"Ynys will be the guest of honour."
Wellington artist Helen Casey illustrated the period-setting book which was translated into te reo Māori by Tamati Waaka, and skilfully laid out by designer Sarah Elworthy.
Debbie said she had always been fascinated by her suffrage connection.
Debbie won a Women's Suffrage Centennial Year Scholarship in 1993.
"Women's history is often more difficult to uncover, but I hope I have done Eliza's story justice."
On 13 April 1896, Eliza attended a women's convention held in the Provincial Council Buildings in Christchurch. Eleven women's groups from throughout New Zealand had sent representatives to the convention, during which the National Council of Women (NCW) was formed. Eliza was one of the founding members and the first president was fellow suffragist and Eliza's friend, Kate Sheppard.

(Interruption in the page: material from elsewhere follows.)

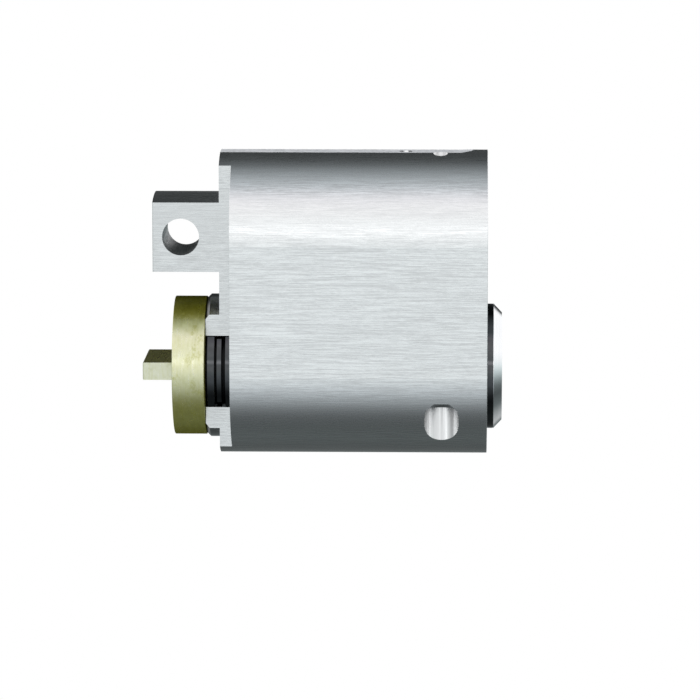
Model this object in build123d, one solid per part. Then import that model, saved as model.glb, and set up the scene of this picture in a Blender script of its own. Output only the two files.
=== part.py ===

Eliza appears in the first photographs taken of the NCW, including the delegates to the women's convention, and another taken outside the council chamber.
Debbie is on the Suffrage 125 Tauranga committee which has organised various exhibitions and events in Tauranga this year, including talks by former Prime Minister and United Nations Development Programme Administrator, Rt Hon Helen Clark, and MP Jan Tinetti who has been invited to speak at the book launch.
Tauranga bookshop Books A Plenty have a window display of Eliza and the White Camellia: A Story of Suffrage in New Zealand in support of Suffrage 125. The book is available from all good bookshops throughout Aotearoa, and through Debbie's indie publishing business, Mauao Publishing.
There will be a prize for the best-dressed suffragist at the book launch, to which people have been asked to RSVP via Eventbrite.